Ma quando gli si fa notare che è difficile definire radical-chic di sinistra un anziano seduto su una panchina e arrabbiato come non mai, il sindaco abbassa le difese. “Nel primo mandato, dal 2004 al 2009, sono stati raggiunti maggiori obiettivi”, ammette. E’ infatti proprio nel primo quinquennio che si inseriscono i due grandi risultati: la demolizione di Punta Perotti e la riapertura del Teatro Petruzzelli. “Non ci siamo fermati a questi obiettivi” ha proseguito il magistrato in aspettativa, respingendo le accuse di aver iniziato a grande velocità ed essere arrivato con il freno a mano tirato.
“Stiamo andando avanti. Stiamo facendo il grande ponte sull’asse nord-sud, la metropolitana tra la stazione e l’aeroporto, tremila case popolari”. Si anima quando descrive ciò che ha fatto. Non accetta che non gli sia riconosciuta la rivoluzione che ha portato a Bari. Perché per Emiliano non riconoscere i tanti meriti della sua amministrazione vuol dire peccare di scarsa obiettività. “Se si prende il mio programma – spiega – sfido chiunque a dire che non abbiamo completato o almeno cominciato tutti i punti. Manca solo il decentramento, ma pende in consiglio comunale e spero venga completato presto”.
Per rimarcare le sue ragioni entra nello specifico, attacca dritto e senza giri di parole. Capitolo Punta Perotti. I costruttori hanno negli scorsi anni riottenuto la proprietà dei suoli e sarà necessaria una trattativa per convincerli a spostare i volumi in zone meno pregiate. “I Matarrese (costruttori degli edifici abbattuti, ndr) ne fanno una questione di orgoglio medievale: vogliono costruire lì per dimostrare che la loro famiglia è più forte di Bari. Per questo, è evidente che stanno aspettando che io non sia più sindaco, sapendo che con me non c’è niente da fare e questo fattore mi inorgoglisce”.
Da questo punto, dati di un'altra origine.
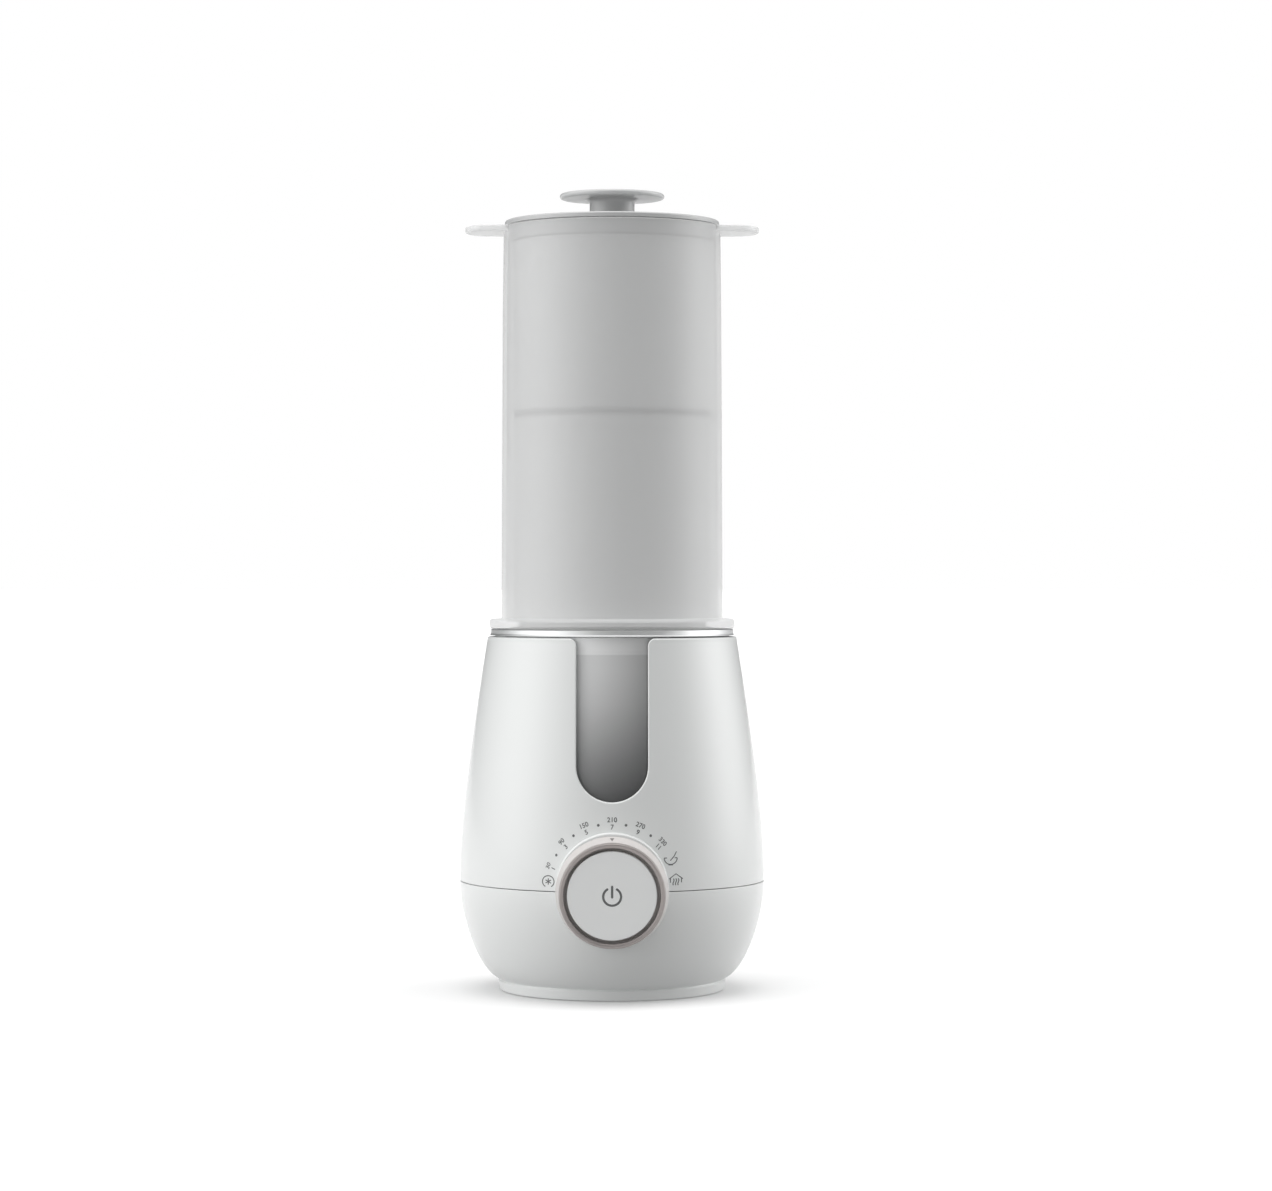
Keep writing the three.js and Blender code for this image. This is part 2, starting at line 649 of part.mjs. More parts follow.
const UPPER_FLOOR_Z = TIER_Z - 5.5; // its foot plugs into the lower basket's rim
const UPPER_TOP_Z = 346.6;
const upperBasket = turned(
  [
    [0, UPPER_FLOOR_Z],
    [BASKET_R - 2.3, UPPER_FLOOR_Z],
    [BASKET_R - 2.3, TIER_Z],
    [BASKET_R, TIER_Z],
    [BASKET_R, UPPER_TOP_Z],
    [BASKET_R - 1.6, UPPER_TOP_Z],
    [BASKET_R - 1.6, TIER_Z + 2],
    [BASKET_R - 3.9, TIER_Z],
    [BASKET_R - 3.9, UPPER_FLOOR_Z + 1.8],
    [0, UPPER_FLOOR_Z + 1.8],
  ],
  ROUND,
).subtract(steamHoles(UPPER_FLOOR_Z - 2, UPPER_FLOOR_Z + 4));
piece("upper_basket", upperBasket, GREY_CLEAR);

// ---- lid and its knob ----------------------------------------------------------------------------
const LID_Z = TOWER_TOP_Z + GAP;
const LID_TOP_Z = 356.1;
const SOCKET_R = 7.2; // the knob's foot plugs into this hole
const lidOutline = [
  [SOCKET_R, LID_Z + 1.6],
  [45, LID_Z],
  [45, 347.3],
  [46.8, 347.3],
  [47, LID_Z],
  [LID_R, LID_Z],
  [LID_R, LID_TOP_Z - 0.7],
  [LID_R - 0.8, LID_TOP_Z],
  [30, LID_TOP_Z + 1],
  [SOCKET_R, LID_TOP_Z + 1.5],
];
let lid = turned(lidOutline, ROUND);
for (const angle of [45, 135, 225, 315]) {
  lid = lid.subtract(moved(disc(1.8, 350, 360, 8), ...around(20, angle), 0));
}
piece("lid", lid, GREY);

const STEM_R = 10.4;
const KNOB_Z = 366.5;
const STEM_Z = LID_TOP_Z + 1.5 + GAP;
const knobTurn = [
  [0, 353.9],
  [SOCKET_R - GAP, 353.9],
  [SOCKET_R - GAP, STEM_Z],
  [STEM_R, STEM_Z],
  [STEM_R, KNOB_Z - 2],
  [STEM_R + 2.4, KNOB_Z],
  [KNOB_R - 1.2, KNOB_Z],
  [KNOB_R, KNOB_Z + 1.2],
  [KNOB_R - 0.6, TOTAL_Z - 1],
  [KNOB_R - 3, TOTAL_Z - 0.3],
  [0, TOTAL_Z],
];
piece("lid_knob", turned(knobTurn, SMALL_ROUND), GREY);

export default warmer;
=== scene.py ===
"""A baby-bottle warmer with a steam steriliser tower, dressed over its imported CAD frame.

A pear-shaped white base holds a smoke-tinted warming chamber behind a U-shaped slot, and a dial
with a push button. A frosted grey tower with two baskets and a knobbed lid stands on the base.
Outlines are in millimetres, as (radius, height) or (radius, height, fillet), and so are the
named sizes. Blender's own places are in metres.
"""

import json
import math

import bmesh
import bpy
import numpy as np
from mathutils import Matrix, Vector
from mathutils.geometry import interpolate_bezier


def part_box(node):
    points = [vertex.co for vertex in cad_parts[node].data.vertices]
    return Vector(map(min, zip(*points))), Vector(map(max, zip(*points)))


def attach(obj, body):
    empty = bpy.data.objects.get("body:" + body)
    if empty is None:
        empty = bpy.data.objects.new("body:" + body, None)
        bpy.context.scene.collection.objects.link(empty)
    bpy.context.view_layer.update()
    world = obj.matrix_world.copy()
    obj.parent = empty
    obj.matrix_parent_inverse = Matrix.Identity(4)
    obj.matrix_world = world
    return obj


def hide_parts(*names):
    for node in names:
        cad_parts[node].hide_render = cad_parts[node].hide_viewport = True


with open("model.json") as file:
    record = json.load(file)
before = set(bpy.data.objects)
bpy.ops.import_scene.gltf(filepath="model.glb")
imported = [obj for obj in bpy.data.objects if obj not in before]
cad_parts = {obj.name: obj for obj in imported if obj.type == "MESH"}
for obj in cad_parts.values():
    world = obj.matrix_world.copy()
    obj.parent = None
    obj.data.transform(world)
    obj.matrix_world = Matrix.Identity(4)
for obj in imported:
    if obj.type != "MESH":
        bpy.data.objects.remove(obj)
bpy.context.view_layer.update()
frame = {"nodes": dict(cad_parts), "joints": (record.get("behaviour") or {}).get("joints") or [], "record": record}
joints = {joint["name"]: joint for joint in frame["joints"]}
MM = 0.001

# ---- camera ------------------------------------------------------------------------------------
# A long lens at the height of the tower's lower half, square to the front.
camera = bpy.data.objects.new("camera", bpy.data.cameras.new("camera"))
bpy.context.scene.collection.objects.link(camera)
bpy.context.scene.camera = camera
camera.data.lens = 100.6
camera.data.sensor_width = 36
camera.location = (0, -1.651, 0.193)
aim = Vector((0.0111, 0, 0.1827)) - camera.location
camera.rotation_euler = aim.to_track_quat("-Z", "Y").to_euler()

# ---- studio ------------------------------------------------------------------------------------
# A white sweep under a large overhead light, with a soft wall of light on each side and little
# from the front. The world's light comes from the direction alone, so the floor is lit evenly
# however far it runs.
bpy.context.scene.view_settings.view_transform = "Standard"
world = bpy.data.worlds.new("studio")
bpy.context.scene.world = world
world.use_nodes = True
nodes = world.node_tree.nodes
links = world.node_tree.links
direction = nodes.new("ShaderNodeTexCoord").outputs["Generated"]


def light_from(towards, brightness, tightness):
    """A soft patch of light around one direction, as a node's output."""
    facing = nodes.new("ShaderNodeVectorMath")
    facing.operation = "DOT_PRODUCT"
    links.new(direction, facing.inputs[0])
    facing.inputs[1].default_value = Vector(towards).normalized()
    level = facing.outputs["Value"]
    for operation, value in (("MAXIMUM", 0), ("POWER", tightness), ("MULTIPLY", brightness)):
        step = nodes.new("ShaderNodeMath")
        step.operation = operation
        links.new(level, step.inputs[0])
        step.inputs[1].default_value = value
        level = step.outputs[0]
    return level


# Each light has the direction it comes from, its brightness, and how tight its patch is.
LIGHTS = (
    ((0, 0, 1), 3.5, 6),
    ((-1, -0.28, 0.25), 2.65, 6),
    ((1, 0.18, 0.25), 3.3, 8),
    ((-0.7, -1, 0.2), 0.42, 9),
    ((0, 0, -1), 0.35, 0.5),
)
LIGHT_ALL_ROUND = 0.1
WHITE = (1, 1, 1, 1)
total = nodes.new("ShaderNodeValue").outputs[0]
total.default_value = LIGHT_ALL_ROUND
for towards, brightness, tightness in LIGHTS:
    add = nodes.new("ShaderNodeMath")
    links.new(total, add.inputs[0])
    links.new(light_from(towards, brightness, tightness), add.inputs[1])
    total = add.outputs[0]
lit = nodes["Background"]
links.new(total, lit.inputs["Strength"])
lit.inputs["Color"].default_value = WHITE
seen = nodes.new("ShaderNodeBackground")
seen.inputs["Color"].default_value = WHITE
rays = nodes.new("ShaderNodeLightPath")
either = nodes.new("ShaderNodeMixShader")
links.new(rays.outputs["Is Camera Ray"], either.inputs["Fac"])
links.new(lit.outputs[0], either.inputs[1])
links.new(seen.outputs[0], either.inputs[2])
links.new(either.outputs[0], nodes["World Output"].inputs["Surface"])

NOISE_LOW = 0.1
NOISE_HIGH = 0.9
TONE_SCALE = 18
GLOSS_SCALE = 60
GRAIN_DEPTH = 0.0004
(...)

“Il volto di Bari è cambiato radicalmente” dice convinto il primo cittadino. “Mi è stata consegnata una città allo sbando, dove il figlio del capomafia cantava al fianco di Di Cagno Abbrescia (l’ex sindaco) al concerto di capodanno e il potere era in mano a quattro o cinque famiglie che se la cantavano e se la suonavano”. Per questo rivendica a gran voce il successo dell’Agenzia per la lotta non repressiva alla criminalità. Organo che per Emiliano “ha funzionato benissimo soprattutto nel riutilizzo dei beni confiscati alla mafia e messi a disposizione delle associazioni. La società barese però è stata sempre indifferente e scettica”.
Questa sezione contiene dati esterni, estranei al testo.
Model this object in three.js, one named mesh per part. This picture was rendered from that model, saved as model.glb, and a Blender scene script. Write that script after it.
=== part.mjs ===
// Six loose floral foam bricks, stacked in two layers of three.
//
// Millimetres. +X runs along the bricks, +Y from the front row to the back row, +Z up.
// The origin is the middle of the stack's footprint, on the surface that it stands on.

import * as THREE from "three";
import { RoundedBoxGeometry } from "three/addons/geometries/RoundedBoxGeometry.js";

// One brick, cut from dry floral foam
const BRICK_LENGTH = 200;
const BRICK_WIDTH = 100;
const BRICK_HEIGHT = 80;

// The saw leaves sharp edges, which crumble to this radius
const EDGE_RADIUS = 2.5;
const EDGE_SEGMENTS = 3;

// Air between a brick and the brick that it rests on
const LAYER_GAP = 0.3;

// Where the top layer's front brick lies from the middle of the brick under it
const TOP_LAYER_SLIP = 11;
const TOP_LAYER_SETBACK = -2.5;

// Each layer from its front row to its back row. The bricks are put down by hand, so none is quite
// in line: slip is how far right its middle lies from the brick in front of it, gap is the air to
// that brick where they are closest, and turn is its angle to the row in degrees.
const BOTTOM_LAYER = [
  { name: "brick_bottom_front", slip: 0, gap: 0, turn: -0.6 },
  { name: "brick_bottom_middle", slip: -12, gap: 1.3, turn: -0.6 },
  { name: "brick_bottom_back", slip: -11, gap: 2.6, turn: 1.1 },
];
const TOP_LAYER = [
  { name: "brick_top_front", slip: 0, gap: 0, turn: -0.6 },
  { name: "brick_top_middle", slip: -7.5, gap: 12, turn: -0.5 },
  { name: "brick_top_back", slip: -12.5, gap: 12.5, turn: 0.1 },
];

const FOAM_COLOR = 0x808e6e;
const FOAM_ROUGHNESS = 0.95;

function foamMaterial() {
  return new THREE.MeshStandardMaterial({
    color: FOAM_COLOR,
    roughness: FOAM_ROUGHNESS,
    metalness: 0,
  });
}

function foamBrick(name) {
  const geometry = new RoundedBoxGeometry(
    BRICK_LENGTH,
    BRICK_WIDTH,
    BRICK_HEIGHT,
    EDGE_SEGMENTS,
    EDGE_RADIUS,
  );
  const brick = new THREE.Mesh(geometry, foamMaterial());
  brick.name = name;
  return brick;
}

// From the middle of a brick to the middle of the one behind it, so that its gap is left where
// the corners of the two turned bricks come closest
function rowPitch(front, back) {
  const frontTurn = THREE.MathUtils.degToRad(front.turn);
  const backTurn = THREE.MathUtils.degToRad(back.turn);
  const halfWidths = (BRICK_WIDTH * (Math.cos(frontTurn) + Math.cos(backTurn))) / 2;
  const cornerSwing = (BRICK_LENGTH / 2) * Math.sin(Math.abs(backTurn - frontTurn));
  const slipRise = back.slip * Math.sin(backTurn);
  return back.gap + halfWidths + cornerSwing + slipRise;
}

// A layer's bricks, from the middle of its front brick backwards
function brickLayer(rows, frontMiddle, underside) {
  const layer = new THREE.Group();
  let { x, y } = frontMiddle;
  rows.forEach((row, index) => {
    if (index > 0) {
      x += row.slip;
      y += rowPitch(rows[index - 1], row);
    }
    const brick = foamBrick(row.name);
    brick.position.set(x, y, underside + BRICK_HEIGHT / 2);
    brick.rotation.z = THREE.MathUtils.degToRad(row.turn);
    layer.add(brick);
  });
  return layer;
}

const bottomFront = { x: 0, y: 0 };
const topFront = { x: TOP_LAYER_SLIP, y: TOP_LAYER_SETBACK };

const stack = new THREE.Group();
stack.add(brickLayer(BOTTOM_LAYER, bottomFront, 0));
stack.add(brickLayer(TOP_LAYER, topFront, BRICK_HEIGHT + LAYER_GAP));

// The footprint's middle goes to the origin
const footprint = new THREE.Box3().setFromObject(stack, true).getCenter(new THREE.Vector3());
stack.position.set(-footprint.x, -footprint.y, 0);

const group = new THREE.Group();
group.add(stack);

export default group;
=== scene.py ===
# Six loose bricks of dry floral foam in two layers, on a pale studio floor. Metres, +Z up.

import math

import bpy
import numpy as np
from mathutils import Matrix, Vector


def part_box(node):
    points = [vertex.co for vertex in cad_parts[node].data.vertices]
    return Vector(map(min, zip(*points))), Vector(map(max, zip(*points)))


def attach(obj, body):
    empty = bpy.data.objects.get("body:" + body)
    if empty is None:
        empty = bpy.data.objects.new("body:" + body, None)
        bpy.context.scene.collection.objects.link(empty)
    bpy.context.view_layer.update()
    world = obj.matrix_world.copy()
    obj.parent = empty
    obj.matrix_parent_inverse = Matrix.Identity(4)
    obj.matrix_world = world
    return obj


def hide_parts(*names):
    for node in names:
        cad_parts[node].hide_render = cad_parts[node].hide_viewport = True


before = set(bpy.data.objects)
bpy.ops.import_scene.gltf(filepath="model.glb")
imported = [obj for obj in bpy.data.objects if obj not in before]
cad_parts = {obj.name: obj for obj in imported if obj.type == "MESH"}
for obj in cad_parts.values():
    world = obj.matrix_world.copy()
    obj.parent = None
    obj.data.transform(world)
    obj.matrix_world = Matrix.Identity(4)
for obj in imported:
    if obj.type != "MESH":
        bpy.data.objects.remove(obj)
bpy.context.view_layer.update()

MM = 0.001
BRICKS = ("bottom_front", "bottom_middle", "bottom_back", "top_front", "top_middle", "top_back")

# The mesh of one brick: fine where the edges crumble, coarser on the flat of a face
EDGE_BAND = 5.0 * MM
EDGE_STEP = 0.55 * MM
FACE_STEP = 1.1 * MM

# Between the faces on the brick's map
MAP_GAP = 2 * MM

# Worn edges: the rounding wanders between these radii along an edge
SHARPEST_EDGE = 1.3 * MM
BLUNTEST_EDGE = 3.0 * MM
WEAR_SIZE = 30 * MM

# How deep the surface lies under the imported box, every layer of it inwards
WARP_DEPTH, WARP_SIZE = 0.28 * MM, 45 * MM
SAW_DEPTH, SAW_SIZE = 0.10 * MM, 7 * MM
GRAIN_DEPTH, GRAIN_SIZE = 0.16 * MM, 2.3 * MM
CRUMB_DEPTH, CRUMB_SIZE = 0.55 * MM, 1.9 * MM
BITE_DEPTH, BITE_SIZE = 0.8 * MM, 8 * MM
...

Tra le rivoluzioni annunciate dal primo cittadino c’è anche la volontà di trasformare Bari in una ‘Smart city‘. Su questo ambizioso proposito pesano le criticità relative alla raccolta dei rifiuti che registrano ancora percentuali molto basse di differenziata. Per Emiliano la spiegazione è semplice: “Noi non abbiamo l’impianto per la raccolta dell’umido e siamo stati costretti a chiedere da soli come Comune il finanziamento dell’impianto di compostaggio. Oggi fare la differenziata avrebbe significato aggravare i costi per il contribuente barese. Avremmo dovuto raddoppiare la tassa sui rifiuti”.
Se qualcuno poi chiede conto della promessa elettorale di creare 30mila nuovi posti di lavoro, il sindaco risponde con un po’ di ironia. E snocciola esempi: “Può darsi che qualcuno si aspettava di essere assunto alle poste come facevano i democristiani o i socialisti. Nell’area metropolitana di Bari ci sono stati migliaia di nuovi contratti di lavoro. Basta vedere le decine di cantieri in corso, per opere gigantesche come il ponte dell’asse nord-sud con centinaia di persone che stanno lavorando o come il nuovo quartiere Japigia dove sono impegnate migliaia di persone”.
A nove anni dalla sua elezione, tuttavia, Michele Emiliano ammette che “si può sempre fare di più”, ma non appare affatto insoddisfatto del suo lavoro. E prima di congedarsi consegna un’altra frase ad effetto sul futuro della città: “Preferisco che il prossimo sindaco di Bari sia un grillino, purché aperto, piuttosto che un ‘inciuciato’ tra destra e sinistra utile solo a far dire che la città è rimasta nelle mani del centro-sinistra“.